A hitman for infamous kingpin Joaquin "El Chapo" Guzman had a "murder room" that was sound-proofed and included a "drainage outlet," a witness said Monday in the El Chapo trial, the New York Post reported. 

"He took me once to a house, where the floor was just white, tiled," the witness, Edgar Galvan, reportedly said of Antonio Marrufo. "That's where he killed people." 

Galvan met Marrufo -- known as Jaguar -- after he divorced in 2003 and rented a home south of the Mexican border in Ciudad Juárez, which is right next to El Paso, Texas, The New York Times reported. It was then that Galvan said he became "party friends" with Jaguar, who was tasked with "cleansing" Juárez of its rivals.

He said he started working with Jaguar several years after they met.

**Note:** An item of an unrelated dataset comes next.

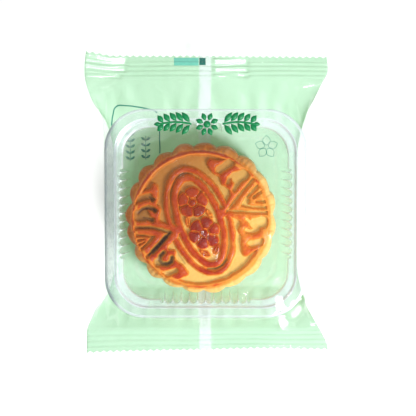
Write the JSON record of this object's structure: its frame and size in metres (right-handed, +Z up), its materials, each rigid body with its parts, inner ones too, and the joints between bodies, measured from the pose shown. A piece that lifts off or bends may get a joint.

He moved firearms and received marijuana and Mexican cocaine shipments at safe houses in El Paso, the Times reported. 

In 2011, Galvan was arrested. He told jurors he has since served eight years of a 24-year sentence, the Post reported, while Jaguar is in jail in Mexico.

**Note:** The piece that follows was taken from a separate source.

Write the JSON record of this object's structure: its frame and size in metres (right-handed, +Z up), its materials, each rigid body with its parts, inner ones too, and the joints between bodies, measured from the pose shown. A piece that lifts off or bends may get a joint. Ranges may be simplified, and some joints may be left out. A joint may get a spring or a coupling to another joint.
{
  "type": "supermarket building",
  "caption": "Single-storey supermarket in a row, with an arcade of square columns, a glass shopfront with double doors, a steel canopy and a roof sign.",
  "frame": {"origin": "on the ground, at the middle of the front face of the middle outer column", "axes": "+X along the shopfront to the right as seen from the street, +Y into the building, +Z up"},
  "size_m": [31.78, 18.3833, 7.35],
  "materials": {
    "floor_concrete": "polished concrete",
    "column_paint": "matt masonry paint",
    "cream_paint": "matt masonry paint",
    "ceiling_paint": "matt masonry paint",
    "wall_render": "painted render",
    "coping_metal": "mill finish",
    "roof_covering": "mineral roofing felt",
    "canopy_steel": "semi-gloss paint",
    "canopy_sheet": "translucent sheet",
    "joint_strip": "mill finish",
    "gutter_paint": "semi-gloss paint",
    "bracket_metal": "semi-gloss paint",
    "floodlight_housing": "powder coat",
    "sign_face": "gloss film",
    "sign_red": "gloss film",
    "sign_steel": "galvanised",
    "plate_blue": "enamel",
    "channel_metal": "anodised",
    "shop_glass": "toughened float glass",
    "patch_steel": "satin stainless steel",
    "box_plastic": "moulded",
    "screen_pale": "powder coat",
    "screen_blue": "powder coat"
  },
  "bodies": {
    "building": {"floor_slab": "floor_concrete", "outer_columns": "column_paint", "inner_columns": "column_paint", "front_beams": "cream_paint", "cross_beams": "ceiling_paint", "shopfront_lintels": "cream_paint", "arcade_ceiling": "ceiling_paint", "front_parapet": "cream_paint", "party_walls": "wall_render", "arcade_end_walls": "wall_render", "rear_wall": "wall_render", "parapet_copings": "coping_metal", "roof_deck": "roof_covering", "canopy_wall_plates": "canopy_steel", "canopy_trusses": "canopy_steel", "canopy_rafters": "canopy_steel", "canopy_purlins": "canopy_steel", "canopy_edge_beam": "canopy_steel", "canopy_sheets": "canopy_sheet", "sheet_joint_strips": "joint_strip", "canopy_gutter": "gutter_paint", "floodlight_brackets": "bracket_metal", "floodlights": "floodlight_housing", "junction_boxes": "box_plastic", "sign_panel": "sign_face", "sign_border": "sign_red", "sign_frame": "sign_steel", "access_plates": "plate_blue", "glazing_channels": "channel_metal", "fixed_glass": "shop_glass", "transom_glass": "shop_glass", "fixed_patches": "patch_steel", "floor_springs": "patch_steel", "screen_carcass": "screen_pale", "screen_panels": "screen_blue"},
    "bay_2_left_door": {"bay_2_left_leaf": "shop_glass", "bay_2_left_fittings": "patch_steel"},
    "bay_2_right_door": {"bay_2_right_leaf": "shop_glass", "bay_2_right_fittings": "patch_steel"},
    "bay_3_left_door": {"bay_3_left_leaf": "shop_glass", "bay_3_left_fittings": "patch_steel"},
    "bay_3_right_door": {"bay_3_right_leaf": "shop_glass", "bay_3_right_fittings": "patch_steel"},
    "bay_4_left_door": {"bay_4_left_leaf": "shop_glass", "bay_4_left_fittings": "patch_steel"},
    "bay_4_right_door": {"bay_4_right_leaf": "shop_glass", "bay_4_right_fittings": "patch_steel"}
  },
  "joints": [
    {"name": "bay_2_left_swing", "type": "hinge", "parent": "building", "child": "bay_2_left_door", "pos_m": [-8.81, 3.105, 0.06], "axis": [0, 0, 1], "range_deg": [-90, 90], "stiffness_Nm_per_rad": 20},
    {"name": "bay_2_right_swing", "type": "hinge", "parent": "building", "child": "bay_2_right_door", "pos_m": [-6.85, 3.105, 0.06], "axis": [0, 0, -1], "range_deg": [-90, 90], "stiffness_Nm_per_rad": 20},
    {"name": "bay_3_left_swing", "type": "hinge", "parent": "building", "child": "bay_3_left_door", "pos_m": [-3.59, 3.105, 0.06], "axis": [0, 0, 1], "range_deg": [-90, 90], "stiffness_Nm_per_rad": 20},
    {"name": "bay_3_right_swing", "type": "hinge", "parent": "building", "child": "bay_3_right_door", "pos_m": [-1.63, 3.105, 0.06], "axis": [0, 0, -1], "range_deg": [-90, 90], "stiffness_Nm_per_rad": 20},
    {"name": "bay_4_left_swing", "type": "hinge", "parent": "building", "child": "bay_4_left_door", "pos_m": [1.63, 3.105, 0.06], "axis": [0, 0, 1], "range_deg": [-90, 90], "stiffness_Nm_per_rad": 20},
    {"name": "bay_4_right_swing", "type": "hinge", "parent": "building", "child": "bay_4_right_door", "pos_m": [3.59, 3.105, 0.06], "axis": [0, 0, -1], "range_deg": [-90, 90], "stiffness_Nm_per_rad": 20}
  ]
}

Meanwhile in the ongoing trial, which began in mid-November, a former Mexican drug trafficker and heir to the Sinaloa cartel wrapped up his testimony. Vicente Zambada, the 43-year-old son of Guzman's partner, Ismael "El Mayo" Zambada, had testified against Guzman, providing intimate details of the accused Mexican drug lord's life. He described the rampant violence and corruption that accompanied Guzman's rise to power atop the Sinaloa cartel.

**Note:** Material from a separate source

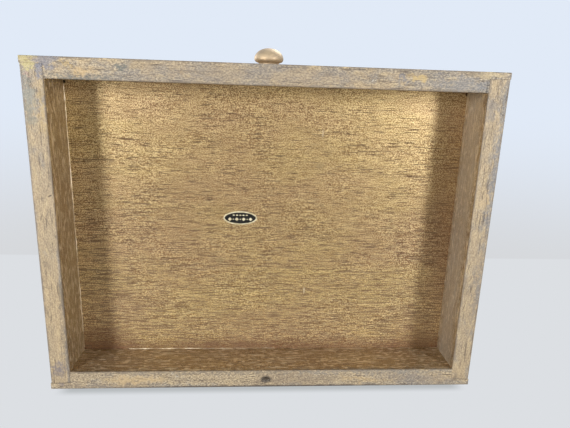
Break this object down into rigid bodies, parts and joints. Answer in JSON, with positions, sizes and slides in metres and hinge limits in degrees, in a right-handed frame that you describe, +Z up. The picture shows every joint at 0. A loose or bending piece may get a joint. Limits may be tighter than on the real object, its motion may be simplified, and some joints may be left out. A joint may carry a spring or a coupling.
{
  "type": "wooden puzzle box",
  "caption": "Wooden puzzle box with a recessed base, a knobbed drawer with a turning lock, and a hinged lid held by a sliding side key.",
  "frame": {"origin": "under the centre of the footprint, with the knob counted in, on the plane of the base rim", "axes": "+Z up through the lid, -Y out of the front towards the knob, +X to the right of someone who faces the front"},
  "size_m": [0.2312, 0.1816, 0.0903],
  "materials": {
    "painted_wood": "worn gold paint over grey-brown wood",
    "painted_ply": "gold paint on open-pored plywood",
    "bare_wood": "bare planed wood",
    "bare_ply": "bare plywood",
    "key_wood": "gold paint, rubbed by use",
    "felt": "short matt pile",
    "brass": "satin",
    "steel": "zinc plated",
    "label_foil": "gloss foil with a gold edge"
  },
  "bodies": {
    "case": {"left_side_board": "painted_wood", "right_side_board": "painted_wood", "front_rail": "painted_wood", "upper_front_board": "painted_wood", "back_board": "painted_wood", "bottom_panel": "painted_ply", "divider_panel": "bare_ply", "case_brads": "steel", "compartment_lining": "felt", "oval_label": "label_foil", "drawer_stop": "bare_wood", "stop_screw": "steel", "hinge_case_leaves": "brass", "hinge_pins": "steel", "hinge_case_screws": "brass"},
    "drawer": {"drawer_front": "painted_wood", "drawer_left_side": "bare_wood", "drawer_right_side": "bare_wood", "drawer_back": "bare_wood", "drawer_bottom": "bare_ply", "drawer_lining": "felt", "drawer_brads": "steel", "cam_stop_pins": "brass"},
    "knob": {"knob": "brass", "knob_spindle": "steel", "lock_cam": "brass", "cam_nut": "steel"},
    "lid": {"lid_front_rail": "painted_wood", "lid_back_rail": "painted_wood", "lid_left_rail": "painted_wood", "lid_right_rail": "painted_wood", "lid_panel": "painted_ply", "lid_lining": "felt", "lid_brads": "steel", "lid_catch": "brass", "catch_screws": "brass", "hinge_lid_leaves": "brass", "hinge_lid_screws": "brass"},
    "key": {"key_lath": "key_wood", "key_peg": "brass"}
  },
  "joints": [
    {"name": "drawer_slide", "type": "slide", "parent": "case", "child": "drawer", "axis": [0, -1, 0], "range_m": [0, 0.105]},
    {"name": "knob_turn", "type": "hinge", "parent": "drawer", "child": "knob", "pos_m": [-0.0011, -0.08075, 0.04], "axis": [0, 1, 0], "range_deg": [-90, 0]},
    {"name": "lid_hinge", "type": "hinge", "parent": "case", "child": "lid", "pos_m": [0, 0.08815, 0.07615], "axis": [-1, 0, 0], "range_deg": [0, 95]},
    {"name": "key_slide", "type": "slide", "parent": "case", "child": "key", "axis": [0, 1, 0], "range_m": [-0.009, 0]}
  ]
}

Guzman is facing conspiracy charges at the trial in federal court in Brooklyn. He was sent to the U.S. to face trial in 2017 after making a fortune running the cartel and breaking out of Mexican jails two times.

Last week, jurors saw evidence that Guzman knew how to live it up even while his life was in danger. Prosecutors introduced photos Friday of an armed Guzman dancing with an unidentified woman. One photo shows that he was carrying a diamond-encrusted pistol to protect himself.